2) Heat oil in a nonstick frying pan over medium heat. Pan fry chicken until cooked through. Remove from heat and let rest. Slice into strips and set aside.

3) Beat eggs in a bowl. Add basil leaves. Season with salt and ground black pepper to taste. Pour into hot non stick pan , and using a spatula, tilt pan while stirring only until eggs are just beginning to set. Fill one side of the omelet with cheese, chicken strips and prepared tomato salsa. Fold omelet in half and slide to a plate to serve immediately with hot pandesal.



Compiled Recipe – Corned Beef Hashbrowns

Corned Beef Hashbrowns

* 4 cups potatoes, grated
* 1 small white onion, grated
* 2 cloves garlic, grated
* ½ cup corned beef
* salt
* ground black pepper
* oil (for frying)

1) Squeeze dry potatoes, onion, garlic and corned beef; season with salt and pepper to taste.

2) Divide into 4 before pan frying in olive oil over low heat, flipping once, until browned and crisp on both sides.




Compiled Recipe – Pineapple Float

Pineapple Float

* ½ pineapple, sliced
* 2 tbsp brown sugar
* 1 cup unsweetened pineapple juice
* 2 tbsp simple syrup, divided
* 2 cups clear soda (7-Up or Sprite)
* 4 scoops vanilla ice cream

1) Make the topping: Coat pineapple slice with brown sugar. Place slice on a pan over high heat and allow to caramelize until brown. Cut into smaller pieces; set aside.

2) Fill 2 (12-ounce) glasses with pineapple juice until 1/3 full. Add 1 tablespoon syrup into each. Top up with soda. Add 2 scoops each vanilla ice cream. Top with caramelized pineapples. Serve immediately.



Compiled Recipe – Gooey Marshmallow Sandwich

Gooey Marshmallow Sandwich

* 2 tbsp chocolate hazelnut spread
* 1 slice bread
* 4 to 5 pieces strawberries, thinly sliced
* 6 to 8 medium marshmallows, sliced in half

1) Spread 2 tablespoons chocolate hazelnut spread on a thick slice of bread.

2) Top with 4 to 5 strawberries (sliced thinly) and 6 to 8 medium marshmallows (sliced in half).

3) Heat in a toaster oven for 3 minutes or until tops of marshmallow are browned.



Compiled Recipe – Lettuce in Creamy Anchovy Sauce

Lettuce in Creamy Anchovy Sauce

* 1 cup yogurt
* 5 anchovies (use anchovies in oil), mashed
* 1 tsp garlic, mashed into a paste
* ¼ ground white pepper
* ¼ tsp salt
* 250 grams Romaine lettuce, chopped into bite-sized pieces

1) Whisk together yogurt, anchovies, garlic, ground white pepper and salt in a bowl.

2) Pour over Romaine lettuce and toss.
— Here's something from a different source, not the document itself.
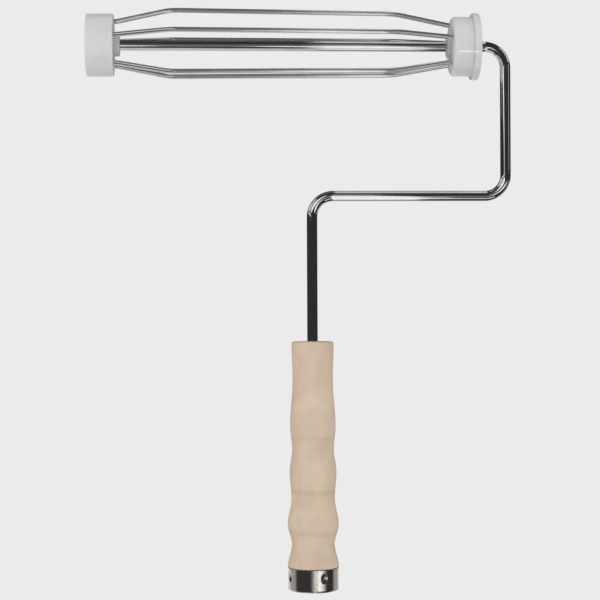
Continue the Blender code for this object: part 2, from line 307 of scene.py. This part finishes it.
def zinc():
    """Zinc plate on stamped steel: a satin crystalline bloom."""
    material = bpy.data.materials.new("zinc_plate")
    nodes = Nodes(material)
    place = nodes.make("TexCoord").outputs["Object"]
    bloom = nodes.make("TexVoronoi", {"Vector": place, "Scale": 2600.0}).outputs["Distance"]
    cloud = nodes.noise(place, 500.0, 4.0, 0.6)
    tint = nodes.mix(cloud, rgb(0.50, 0.51, 0.54), rgb(0.66, 0.66, 0.66))
    rough = nodes.blend(nodes.step(bloom, 0.1, 0.6), 0.28, 0.44)
    nodes.surface(
        Base_Color=tint, Metallic=1.0, Roughness=rough, Normal=nodes.bump(cloud, 0.3, 0.00002)
    )
    return material


def painted_highlight_mask(nodes, place):
    """One on the inner cap's parting line, which lies a little below its front: the mask of a
    painted highlight.
    """
    along, away, up = nodes.make("SeparateXYZ", {"Vector": place}).outputs
    height = nodes.math("SUBTRACT", up, AXLE_HEIGHT)
    drop = nodes.math("MULTIPLY", height, -cos(SEAM_AND_HIGHLIGHT_TURN))
    off = nodes.math("ABSOLUTE", nodes.math("MULTIPLY_ADD", away, sin(SEAM_AND_HIGHLIGHT_TURN), drop))
    line = nodes.step(off, HIGHLIGHT_LINE_HALF_WIDTH * 0.7, HIGHLIGHT_LINE_HALF_WIDTH * 1.3, 1.0, 0.0)
    front = nodes.math("LESS_THAN", away, -RECESS_RADIUS)
    start = INNER_FACE_X + INNER_CAP_NOSE
    begins = nodes.step(along, start, start + 0.001)
    stops = nodes.step(along, FLANGE_X + 0.0012, FLANGE_X + 0.0024, 1.0, 0.0)
    ends = nodes.math("MULTIPLY", begins, stops)
    return nodes.math("MULTIPLY", nodes.math("MULTIPLY", line, front), ends)


def moulded(name, light, dark, roughness, subsurface, painted_highlight=False):
    """Milky moulded polymer: faint flow clouds, an eggshell bloom and a trace of handling dirt, and
    if asked a painted highlight along the inner cap's parting line.
    """
    material = bpy.data.materials.new(name)
    nodes = Nodes(material)
    place = nodes.make("TexCoord").outputs["Object"]
    flow = nodes.noise(nodes.scaled(place, (90.0, 150.0, 150.0)), 1.0, 3.0, 0.5, 0.6)
    grain = nodes.noise(place, 3800.0, 2.0, 0.5)
    dirt = nodes.noise(place, 800.0, 4.0, 0.7)
    tint = nodes.mix(nodes.step(flow, 0.3, 0.7), light, dark)
    tint = nodes.mix(nodes.step(dirt, 0.62, 0.8, 0.0, 0.12), tint, rgb(0.35, 0.34, 0.32))
    if painted_highlight:
        # Painted highlight: a near-white line along the parting line, where the frontal light
        # glints.
        tint = nodes.mix(painted_highlight_mask(nodes, place), tint, rgb(0.97, 0.97, 0.97))
    rough = nodes.math("ADD", roughness, nodes.step(grain, 0.3, 0.7, -0.05, 0.07))
    normal = nodes.bump(grain, 0.12, 0.00002)
    nodes.surface(
        Base_Color=tint,
        Roughness=rough,
        Normal=normal,
        Subsurface_Weight=subsurface,
        Subsurface_Radius=(0.0022, 0.0021, 0.0020),
        Subsurface_Scale=1.0,
        IOR=1.5,
    )
    return material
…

Serve immediately.



Compiled Recipe – Beef and Portobello Burgers

Beef And Portobello Burgers

* 250 grams ground beef
* ½ cup white onions, finely chopped
* ½ tsp Worcestershire sauce
* ½ cup fresh parsley, chopped
* 2 tsp salt, divided
* 1 tsp ground black pepper, divided
* 1 large egg, beaten slightly
* 2 tbsp balsamic vinegar
* 2 tbsp raspberry jam
* 3 tbsp olive oil
* 4 portobello mushrooms
* vegetable oil
* 4 hamburger buns
* 2 tbsp butter, softened
* 4 lettuce leaves
* 4 slices cheddar cheese
* 1 salad tomato, cut into rounds
* 1 medium red onion, cut into rings

1) Combine beef, onions, Worcestershire sauce, parsley,  1 teaspoon salt, ½ teaspoon pepper and egg in a bowl. Mix until combined. Cover and chill until ready to use.

2) In another bowl, whisk together balsamic vinegar, jam, remaining salt and pepper and olive oil. Brush mixture on mushrooms. Set aside.

3) Pre-heat a charcoal grill.

4) Divide beef mixture into 4 and form into patties. Heat vegetable oil in a non-stick pan over high heat. Sear patties for 2 minutes per side (this will help retain their shape). Transfer to the grill and cook to preferred doneness, about 5 to 6 minutes per side for medium doneness.

5) Grill mushrooms until slightly charred, about 3 to 4 minutes per side.

6) Brush insides of buns with butter. Fill with lettuce, burger patties, cheese, tomatoes, mushrooms and onion rings. Serve immediately.